Reproduce the material exactly, omitting nothing.

▼▼▼

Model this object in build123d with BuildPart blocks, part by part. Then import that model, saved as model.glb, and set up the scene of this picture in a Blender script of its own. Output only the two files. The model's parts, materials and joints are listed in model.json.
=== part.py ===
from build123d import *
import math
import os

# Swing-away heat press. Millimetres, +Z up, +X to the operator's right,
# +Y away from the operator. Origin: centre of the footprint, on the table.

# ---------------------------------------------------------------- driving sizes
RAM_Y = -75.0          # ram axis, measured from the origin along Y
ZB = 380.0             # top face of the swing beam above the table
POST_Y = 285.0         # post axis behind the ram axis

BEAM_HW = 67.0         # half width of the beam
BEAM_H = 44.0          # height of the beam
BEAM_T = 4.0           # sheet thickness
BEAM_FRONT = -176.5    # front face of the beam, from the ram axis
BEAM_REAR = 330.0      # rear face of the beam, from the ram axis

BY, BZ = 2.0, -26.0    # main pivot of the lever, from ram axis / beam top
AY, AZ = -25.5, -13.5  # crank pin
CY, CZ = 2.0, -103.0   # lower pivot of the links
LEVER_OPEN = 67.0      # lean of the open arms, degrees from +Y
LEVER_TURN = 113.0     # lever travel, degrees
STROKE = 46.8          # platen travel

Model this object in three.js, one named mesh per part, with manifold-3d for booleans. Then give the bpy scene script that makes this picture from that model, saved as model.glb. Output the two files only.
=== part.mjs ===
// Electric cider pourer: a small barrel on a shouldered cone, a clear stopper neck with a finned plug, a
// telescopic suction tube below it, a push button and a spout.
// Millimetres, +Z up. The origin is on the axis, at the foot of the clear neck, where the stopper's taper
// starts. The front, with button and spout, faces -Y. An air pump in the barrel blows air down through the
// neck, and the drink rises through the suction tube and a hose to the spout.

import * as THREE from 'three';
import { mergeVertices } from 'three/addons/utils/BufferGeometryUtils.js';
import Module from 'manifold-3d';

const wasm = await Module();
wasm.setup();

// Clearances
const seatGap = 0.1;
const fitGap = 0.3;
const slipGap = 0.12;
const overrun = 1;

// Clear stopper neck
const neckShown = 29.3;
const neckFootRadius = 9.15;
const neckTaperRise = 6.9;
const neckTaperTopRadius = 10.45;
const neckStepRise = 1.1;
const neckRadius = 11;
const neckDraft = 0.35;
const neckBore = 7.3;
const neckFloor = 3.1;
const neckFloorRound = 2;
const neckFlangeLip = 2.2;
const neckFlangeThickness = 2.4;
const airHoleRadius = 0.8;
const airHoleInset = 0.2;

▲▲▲

| Exercise result |
Model this object in build123d with BuildPart blocks, part by part. Then import that model, saved as model.glb, and set up the scene of this picture in a Blender script of its own. Output only the two files. The model's parts, materials and joints are listed in model.json.
=== part.py ===
from build123d import *
import math
import os

# Swing-away heat press. Millimetres, +Z up, +X to the operator's right,
# +Y away from the operator. Origin: centre of the footprint, on the table.

# ---------------------------------------------------------------- driving sizes
RAM_Y = -75.0          # ram axis, measured from the origin along Y
ZB = 380.0             # top face of the swing beam above the table
POST_Y = 285.0         # post axis behind the ram axis

BEAM_HW = 67.0         # half width of the beam
BEAM_H = 44.0          # height of the beam
BEAM_T = 4.0           # sheet thickness
BEAM_FRONT = -176.5    # front face of the beam, from the ram axis
BEAM_REAR = 330.0      # rear face of the beam, from the ram axis

BY, BZ = 2.0, -26.0    # main pivot of the lever, from ram axis / beam top
AY, AZ = -25.5, -13.5  # crank pin
CY, CZ = 2.0, -103.0   # lower pivot of the links
LEVER_OPEN = 67.0      # lean of the open arms, degrees from +Y
LEVER_TURN = 113.0     # lever travel, degrees
STROKE = 46.8          # platen travel

Model this object in three.js, one named mesh per part, with manifold-3d for booleans. Then give the bpy scene script that makes this picture from that model, saved as model.glb. Output the two files only.
=== part.mjs ===
// Electric cider pourer: a small barrel on a shouldered cone, a clear stopper neck with a finned plug, a
// telescopic suction tube below it, a push button and a spout.
// Millimetres, +Z up. The origin is on the axis, at the foot of the clear neck, where the stopper's taper
// starts. The front, with button and spout, faces -Y. An air pump in the barrel blows air down through the
// neck, and the drink rises through the suction tube and a hose to the spout.

import * as THREE from 'three';
import { mergeVertices } from 'three/addons/utils/BufferGeometryUtils.js';
import Module from 'manifold-3d';

const wasm = await Module();
wasm.setup();

// Clearances
const seatGap = 0.1;
const fitGap = 0.3;
const slipGap = 0.12;
const overrun = 1;

// Clear stopper neck
const neckShown = 29.3;
const neckFootRadius = 9.15;
const neckTaperRise = 6.9;
const neckTaperTopRadius = 10.45;
const neckStepRise = 1.1;
const neckRadius = 11;
const neckDraft = 0.35;
const neckBore = 7.3;
const neckFloor = 3.1;
const neckFloorRound = 2;
const neckFlangeLip = 2.2;
const neckFlangeThickness = 2.4;
const airHoleRadius = 0.8;
const airHoleInset = 0.2;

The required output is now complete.